-- Start --

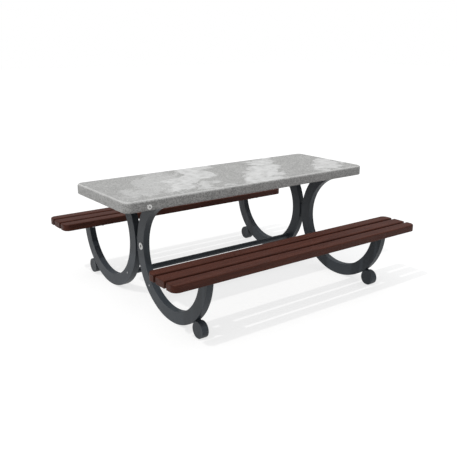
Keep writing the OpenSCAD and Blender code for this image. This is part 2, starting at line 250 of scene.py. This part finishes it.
def make_concrete():
    """Smooth, sealed concrete with fine sand and grit showing, faint mottling, a painted reflection of
    pale clouds on its top, and a painted highlight along its rounded upper edges."""
    material, graph, shader, place = new_material("concrete")
    grit = graph.add("ShaderNodeTexVoronoi", {"Vector": place, "Scale": 190.0}).outputs["Color"]
    grit = graph.add("ShaderNodeSeparateColor", {"Color": grit}).outputs["Red"]
    sand = graph.noise(place, 700.0, detail=2.0)
    mottle = graph.noise(place, 9.0, detail=5.0, roughness=0.6)
    grain = graph.math("ADD", graph.math("MULTIPLY", grit, 0.5), graph.math("MULTIPLY", sand, 0.5))
    grain = graph.ramp(grain, 0.2, 0.8)
    color = graph.blend(grain, SAND_DARK, SAND_PALE)
    tone = graph.ramp(mottle, 0.3, 0.7, 0.92, 1.07)
    color = graph.blend(1.0, color, graph.add("ShaderNodeCombineColor", {
        "Red": tone, "Green": tone, "Blue": tone}).outputs["Color"], mode="MULTIPLY")
    # Painted reflection of the sky's clouds, mixed into the top's colour.
    pale = graph.math("MULTIPLY", painted_sky_reflection(graph, place), SKY_REFLECTION_COVER)
    color = graph.blend(pale, color, SKY_REFLECTION_PAINT)
    tilt = graph.add("ShaderNodeNewGeometry").outputs["Normal"]
    tilt = graph.add("ShaderNodeSeparateXYZ", {"Vector": tilt}).outputs["Z"]
    # Painted highlight on the rounded upper edges, where the normal leans between straight up and
    # sideways.
    arris_highlight = graph.math("MULTIPLY", graph.ramp(tilt, 0.999, 0.95), graph.ramp(tilt, 0.3, 0.75))
    color = graph.blend(graph.math("MULTIPLY", arris_highlight, ARRIS_HIGHLIGHT_COVER), color, ARRIS_HIGHLIGHT_COLOR)
    pits = graph.add("ShaderNodeTexVoronoi", {"Vector": place, "Scale": 55.0}).outputs["Distance"]
    pits = graph.ramp(pits, 0.04, 0.09)
    color = graph.blend(pits, PIT_COLOR, color)
    height = graph.math("ADD", graph.math("MULTIPLY", grain, 0.3), pits)
    roughness = graph.ramp(mottle, 0.3, 0.7, 0.42, 0.52)
    finish_shader(graph, shader, color, roughness, height, CONCRETE_RELIEF,
                  Coat_Weight=0.12, Coat_Roughness=0.2, Specular_IOR_Level=0.35)
    return material


STAIN_DARK = (0.060, 0.0160, 0.0092, 1)
STAIN_RED = (0.104, 0.0310, 0.0185, 1)
FIBRE_COLOR = (0.044, 0.0118, 0.0072, 1)
PORE_COLOR = (0.018, 0.006, 0.005, 1)
TIMBER_RELIEF = 0.00025


def make_timber(name, index):
    """Red-brown stained timber, whose grain runs along the plank. Each plank has its own."""
    material, graph, shader, place = new_material(name)
    shift = (3.7 * index, 1.3 * index, 0.9 * index)
    bands = stretched(graph, place, (1.1, 14, 14), shift)
    figure = graph.noise(bands, 3.0, detail=4.0, roughness=0.55, distortion=0.8)
    fibres = graph.noise(stretched(graph, place, (6, 260, 260), shift), 2.0, detail=4.0, roughness=0.65)
    pores = graph.noise(stretched(graph, place, (14, 420, 420), shift), 3.0, detail=1.0)
    pores = graph.ramp(pores, 0.60, 0.68)
    streak = graph.ramp(figure, 0.32, 0.68)
    color = graph.blend(streak, STAIN_DARK, STAIN_RED)
    color = graph.blend(graph.ramp(fibres, 0.3, 0.7, 0.0, 0.45), color, FIBRE_COLOR)
    color = graph.blend(graph.math("MULTIPLY", pores, 0.6), color, PORE_COLOR)
    height = graph.math("SUBTRACT", graph.math("MULTIPLY", fibres, 0.6), pores)
    roughness = graph.ramp(fibres, 0.3, 0.7, 0.42, 0.56)
    finish_shader(graph, shader, color, roughness, height, TIMBER_RELIEF, Specular_IOR_Level=0.16)
    return material


COAT_DARK = (0.034, 0.042, 0.051, 1)
COAT_PALE = (0.042, 0.051, 0.062, 1)
COAT_SPECK = (0.07, 0.08, 0.09, 1)
COAT_RELIEF = 0.00018


def make_powder_coat():
    """Anthracite powder coat: satin, with the fine orange peel of a baked powder."""
    material, graph, shader, place = new_material("frame_coating")
    peel = graph.noise(place, 420.0, detail=2.0)
    speck = graph.noise(place, 1500.0, detail=1.0)
    cloud = graph.noise(place, 7.0, detail=3.0)
    color = graph.blend(graph.ramp(cloud, 0.3, 0.7), COAT_DARK, COAT_PALE)
    color = graph.blend(graph.ramp(speck, 0.62, 0.75, 0.0, 0.5), color, COAT_SPECK)
    height = graph.math("ADD", peel, graph.math("MULTIPLY", speck, 0.35))
    roughness = graph.ramp(peel, 0.3, 0.7, 0.42, 0.54)
    finish_shader(graph, shader, color, roughness, height, COAT_RELIEF, Specular_IOR_Level=0.36)
    return material


METAL_RELIEF = 0.00005
FINE_RELIEF = 0.00004


def grey(value):
    """A faintly warm grey."""
    return (value, value, value * 0.985, 1)


def make_turned_steel(name, dark, bright):
    """Stainless steel with the fine scratches of brushing."""
    material, graph, shader, place = new_material(name)
    scratch = graph.noise(stretched(graph, place, (700, 60, 1500)), 1.5, detail=3.0, roughness=0.7)
    smudge = graph.noise(place, 60.0, detail=3.0)
    color = graph.blend(graph.ramp(smudge, 0.3, 0.7), grey(dark), grey(bright))
    roughness = graph.ramp(scratch, 0.25, 0.75, 0.26, 0.46)
    finish_shader(graph, shader, color, roughness, scratch, METAL_RELIEF, Metallic=1.0)
    return material


def make_bolt_steel():
    """Stainless steel as forged and tumbled, greyer and rougher than the discs."""
    material, graph, shader, place = new_material("bolt_steel")
    cloud = graph.noise(place, 300.0, detail=3.0)
    color = graph.blend(cloud, (0.33, 0.33, 0.34, 1), (0.47, 0.47, 0.48, 1))
    roughness = graph.ramp(cloud, 0.3, 0.7, 0.50, 0.65)
    finish_shader(graph, shader, color, roughness, cloud, METAL_RELIEF, Metallic=0.9)
    return material


def make_zinc():
    """Zinc plating: a grey, slightly spangled and clouded metal."""
    material, graph, shader, place = new_material("zinc_steel")
    spangle = graph.add("ShaderNodeTexVoronoi", {"Vector": place, "Scale": 420.0}).outputs["Color"]
    spangle = graph.add("ShaderNodeSeparateColor", {"Color": spangle}).outputs["Green"]
    cloud = graph.noise(place, 130.0, detail=3.0)
    color = graph.blend(spangle, (0.44, 0.45, 0.47, 1), (0.60, 0.61, 0.63, 1))
    roughness = graph.ramp(cloud, 0.3, 0.7, 0.34, 0.56)
    finish_shader(graph, shader, color, roughness, cloud, FINE_RELIEF, Metallic=1.0)
    return material


def make_black_oxide(name, dark, bright):
    """Dark steel, dulled by its oxide, with a faint sheen."""
    material, graph, shader, place = new_material(name)
    cloud = graph.noise(place, 260.0, detail=3.0)
    color = graph.blend(cloud, grey(dark), grey(bright))
    roughness = graph.ramp(cloud, 0.3, 0.7, 0.38, 0.58)
    finish_shader(graph, shader, color, roughness, cloud, FINE_RELIEF, Metallic=0.6)
    return material


def dress(node, material):
    """Gives a CAD node its material."""
    mesh = frame["nodes"][node].data
    mesh.materials.clear()
    mesh.materials.append(material)


def dress_all():
    """Dresses every CAD node by its slot in the record, and returns the materials nodes share."""
    shared = {"concrete": make_concrete(), "frame_coating": make_powder_coat(),
              "bright_steel": make_turned_steel("bright_steel", 0.58, 0.68),
              "black_steel": make_black_oxide("black_steel", 0.28, 0.40),
              "zinc_steel": make_zinc()}
    planks = 0
    for part in frame["record"]["subparts"]:
        slot = part["material_slot"]
        if slot == "seat_timber":
            planks += 1
            dress(part["node"], make_timber(f"seat_timber_{planks}", planks))
        else:
            dress(part["node"], shared[slot])
    dress("leg_disc", make_turned_steel("leg_disc_steel", 0.40, 0.56))
    dress("leg_disc_screw", make_black_oxide("leg_screw_steel", 0.06, 0.11))
    dress("rail_bolts", make_bolt_steel())
    return shared


# ---- welds ----

# These sizes, in metres, are the part's own.
BEND_RADIUS = 0.391
FOOT_RADIUS = 0.0508
FOOT_FLAT = 0.001
NECK_HALF = 0.013
NECK_INSET = 0.002
TUBE_DEPTH = 0.080

# A bead's radius, the length of its ripples, and how it swells and thins out at its ends.
BEAD = 0.0022
RIPPLE = 0.0018
BEAD_SIDES = 8
BEAD_ENDS = (0.35, 0.8, 1.0)
BEAD_WAVE = 0.12


class Bead:
    """Collects rippled weld beads into one mesh."""

    def __init__(self):
        self.points = []
        self.faces = []

    def run(self, path, length):
        """Lays a bead along path, a function of 0..1 that returns a place, for a length in metres."""
        steps = max(6, round(length / (RIPPLE / 2)))
        start = len(self.points)
        for step in range(steps + 1):
            here = path(step / steps)
            ahead = (path(min(1, (step + 1) / steps)) - path(max(0, (step - 1) / steps))).normalized()
            across = ahead.orthogonal().normalized()
            up = ahead.cross(across)
            end = min(step, steps - step)
            radius = BEAD * BEAD_ENDS[min(end, 2)] * (1.0 + BEAD_WAVE * (-1) ** step)
            for side in range(BEAD_SIDES):
                turn = 2 * math.pi * side / BEAD_SIDES
                self.points.append(here + radius * (math.cos(turn) * across + math.sin(turn) * up))
        for step in range(steps):
            ring = start + step * BEAD_SIDES
            above = ring + BEAD_SIDES
            for side in range(BEAD_SIDES):
                beside = (side + 1) % BEAD_SIDES
                self.faces.append((ring + side, ring + beside, above + beside, above + side))
        last = start + steps * BEAD_SIDES
        self.faces.append(tuple(start + side for side in reversed(range(BEAD_SIDES))))
        self.faces.append(tuple(last + side for side in range(BEAD_SIDES)))

    def line(self, start, end):
        """Lays a straight bead."""
        start, end = Vector(start), Vector(end)
        self.run(lambda share: start.lerp(end, share), (end - start).length)

    def arc(self, x, centre, radius, middle, half):
        """Lays a bead on a circle across the table, about an angle, for half a length either way."""
        spread = half / radius

        def path(share):
            turn = middle + spread * (2 * share - 1)
            return Vector((x, centre[0] + radius * math.cos(turn), centre[1] + radius * math.sin(turn)))
        self.run(path, 2 * half)

    def build(self, name, material):
        """Makes one piece of all the beads laid."""
        mesh = bpy.data.meshes.new(name)
        mesh.from_pydata(self.points, [], self.faces)
        mesh.polygons.foreach_set("use_smooth", [True] * len(self.faces))
        mesh.materials.append(material)
        piece = bpy.data.objects.new(name, mesh)
        bpy.context.collection.objects.link(piece)
        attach(piece, "root")


def weld_foot(bead, end, side, sign):
    """The foot's neck, welded to the bend above it and to its own tube below."""
    low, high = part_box(f"{end}_{side}_foot")
    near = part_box(f"{end}_{side}_arc")
    bend = (sign * (min(abs(near[0][1]), abs(near[1][1])) + BEND_RADIUS), BEND_RADIUS)
    foot = (sign * (max(abs(low[1]), abs(high[1])) - FOOT_RADIUS), FOOT_RADIUS - FOOT_FLAT)
    down = math.atan2(foot[1] - bend[1], foot[0] - bend[0])
    up = down + math.pi
    for x in (low[0] + NECK_INSET, high[0] - NECK_INSET):
        bead.arc(x, bend, BEND_RADIUS, down, NECK_HALF)
        bead.arc(x, foot, FOOT_RADIUS, up, NECK_HALF)
    for centre, radius, toward in ((bend, BEND_RADIUS, down), (foot, FOOT_RADIUS, up)):
        for lean in (-1, 1):
            turn = toward + lean * NECK_HALF / radius
            y = centre[0] + radius * math.cos(turn)
            z = centre[1] + radius * math.sin(turn)
            bead.line((low[0] + NECK_INSET, y, z), (high[0] - NECK_INSET, y, z))


def weld_waist(bead, end):
    """The spacer between the two bends, welded to both along its two faces."""
    low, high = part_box(f"{end}_waist_spacer")
    half = (high[2] - low[2]) / 2
    for side, sign in (("front", -1), ("rear", 1)):
        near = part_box(f"{end}_{side}_arc")
        inner = min(abs(near[0][1]), abs(near[1][1]))
        centre = (sign * (inner + BEND_RADIUS), BEND_RADIUS)
        toward = math.pi if sign > 0 else 0.0
        for x in (low[0], high[0]):
            bead.arc(x, centre, BEND_RADIUS, toward, half)


def weld_bar(bead, end, side, sign):
    """The seat bar, welded round the cut end of the bend that carries it."""
    arc_low, arc_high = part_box(f"{end}_{side}_arc")
    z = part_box(f"{end}_{side}_seat_bar")[0][2]
    outer = max(abs(arc_low[1]), abs(arc_high[1]))
    ys = (sign * outer, sign * (outer - TUBE_DEPTH))
    for y in ys:
        bead.line((arc_low[0], y, z), (arc_high[0], y, z))
    for x in (arc_low[0], arc_high[0]):
        bead.line((x, ys[0], z), (x, ys[1], z))


def weld_frames(material):
    """Makes the welds of each end frame."""
    for end in ("left", "right"):
        bead = Bead()
        weld_waist(bead, end)
        for side, sign in (("front", -1), ("rear", 1)):
            weld_foot(bead, end, side, sign)
            weld_bar(bead, end, side, sign)
        bead.build(f"{end}_frame_welds", material)


bpy.context.scene.view_settings.view_transform = "Standard"
make_camera()
make_sky()
make_sun()
make_floor()
weld_frames(dress_all()["frame_coating"])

-- End --

> [Set problem]:
Provide only the count of lines in the data above that include the string "piece".

> [Task output]:
4